:: Recorded data ::

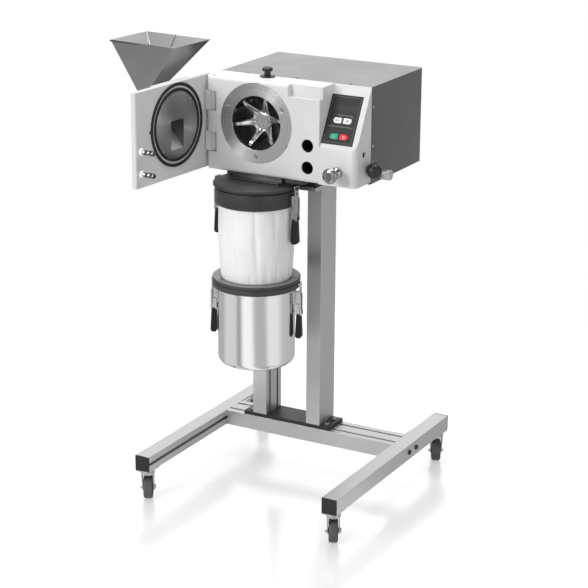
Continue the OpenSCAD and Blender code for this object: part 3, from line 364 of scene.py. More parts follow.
def addLathe(bm, outline, at=Matrix(), sides=96, steps=4):  # corners in (radius, height, fillet) round the section
    rings = [ringOf(bm, [(x, y, height) for x, y in circle(sides, radius)] if radius > 1e-4 else [(0, 0, height)], at)
             for radius, height in filleted(outline, steps)]
    return addSkin(bm, rings, True)


def addSlab(bm, outline, low, high, at=Matrix(), steps=4):  # a flat outline between two heights
    outline = filleted(outline, steps)
    return addSkin(bm, [ringOf(bm, [(x, y, h) for x, y in outline], at) for h in (low, high)])


def addCrowned(bm, outline, low, high, edge, at=Matrix(), steps=3):  # a slab whose top edge is rounded
    outline = filleted(outline, steps)
    turns = [math.pi * k / 6 for k in range(4)]
    rings = []
    for inset, height in [(0.0, low)] + [(edge - edge * math.cos(a), high - edge + edge * math.sin(a)) for a in turns]:
        ring = []
        for before, p, after in zip(outline[-1:] + outline, outline, outline[1:] + outline[:1]):
            side = ((p - before).normalized() + (after - p).normalized()).normalized()
            ring.append((p.x - side.y * inset, p.y + side.x * inset, height))
        rings.append(ringOf(bm, ring, at))
    return addSkin(bm, rings)


def addTube(bm, points, radius, sides=12, at=Matrix()):  # a round bar along points, its radius one number or a list
    places = [Vector(p) for p in points]
    side = (places[1] - places[0]).orthogonal()
    rings = []
    for i, p in enumerate(places):
        way = (places[min(i + 1, len(places) - 1)] - places[max(i - 1, 0)]).normalized()
        side = (side - way * side.dot(way)).normalized()
        other = way.cross(side)
        r = radius[i] if isinstance(radius, list) else radius
        rings.append(ringOf(bm, [p + side * x + other * y for x, y in circle(sides, r)], at))
    return addSkin(bm, rings)


def spot(origin, up, side):  # a place whose z runs along up and x along side
    z = Vector(up).normalized()
    x = (Vector(side) - z * Vector(side).dot(z)).normalized()
    turn = Matrix((x, z.cross(x), z)).transposed().to_4x4()
    return Matrix.Translation(Vector(origin) * mm) @ turn


def turnedZ(angle, origin=(0, 0, 0), axis="Z"):
    return Matrix.Translation(Vector(origin) * mm) @ Matrix.Rotation(math.radians(angle), 4, axis)


def evaluated(thing):
    bpy.context.view_layer.update()
    return bpy.data.meshes.new_from_object(thing.evaluated_get(bpy.context.evaluated_depsgraph_get()))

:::

→ **The exercise**
Return the listing above word for word.

→ **Full answer**
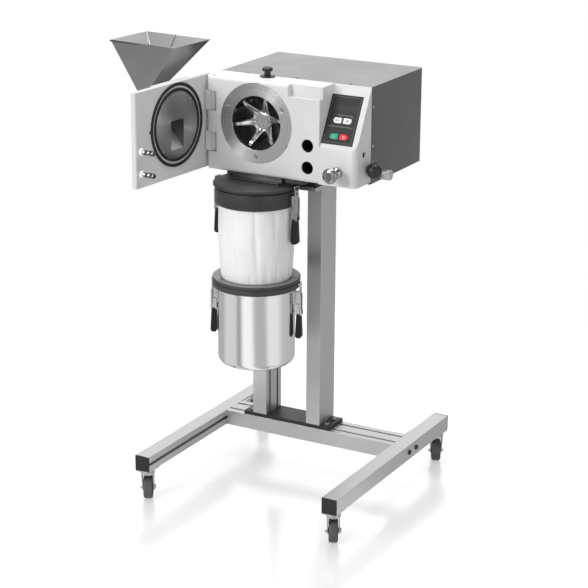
Continue the OpenSCAD and Blender code for this object: part 3, from line 364 of scene.py. More parts follow.
def addLathe(bm, outline, at=Matrix(), sides=96, steps=4):  # corners in (radius, height, fillet) round the section
    rings = [ringOf(bm, [(x, y, height) for x, y in circle(sides, radius)] if radius > 1e-4 else [(0, 0, height)], at)
             for radius, height in filleted(outline, steps)]
    return addSkin(bm, rings, True)


def addSlab(bm, outline, low, high, at=Matrix(), steps=4):  # a flat outline between two heights
    outline = filleted(outline, steps)
    return addSkin(bm, [ringOf(bm, [(x, y, h) for x, y in outline], at) for h in (low, high)])


def addCrowned(bm, outline, low, high, edge, at=Matrix(), steps=3):  # a slab whose top edge is rounded
    outline = filleted(outline, steps)
    turns = [math.pi * k / 6 for k in range(4)]
    rings = []
    for inset, height in [(0.0, low)] + [(edge - edge * math.cos(a), high - edge + edge * math.sin(a)) for a in turns]:
        ring = []
        for before, p, after in zip(outline[-1:] + outline, outline, outline[1:] + outline[:1]):
            side = ((p - before).normalized() + (after - p).normalized()).normalized()
            ring.append((p.x - side.y * inset, p.y + side.x * inset, height))
        rings.append(ringOf(bm, ring, at))
    return addSkin(bm, rings)


def addTube(bm, points, radius, sides=12, at=Matrix()):  # a round bar along points, its radius one number or a list
    places = [Vector(p) for p in points]
    side = (places[1] - places[0]).orthogonal()
    rings = []
    for i, p in enumerate(places):
        way = (places[min(i + 1, len(places) - 1)] - places[max(i - 1, 0)]).normalized()
        side = (side - way * side.dot(way)).normalized()
        other = way.cross(side)
        r = radius[i] if isinstance(radius, list) else radius
        rings.append(ringOf(bm, [p + side * x + other * y for x, y in circle(sides, r)], at))
    return addSkin(bm, rings)


def spot(origin, up, side):  # a place whose z runs along up and x along side
    z = Vector(up).normalized()
    x = (Vector(side) - z * Vector(side).dot(z)).normalized()
    turn = Matrix((x, z.cross(x), z)).transposed().to_4x4()
    return Matrix.Translation(Vector(origin) * mm) @ turn


def turnedZ(angle, origin=(0, 0, 0), axis="Z"):
    return Matrix.Translation(Vector(origin) * mm) @ Matrix.Rotation(math.radians(angle), 4, axis)


def evaluated(thing):
    bpy.context.view_layer.update()
    return bpy.data.meshes.new_from_object(thing.evaluated_get(bpy.context.evaluated_depsgraph_get()))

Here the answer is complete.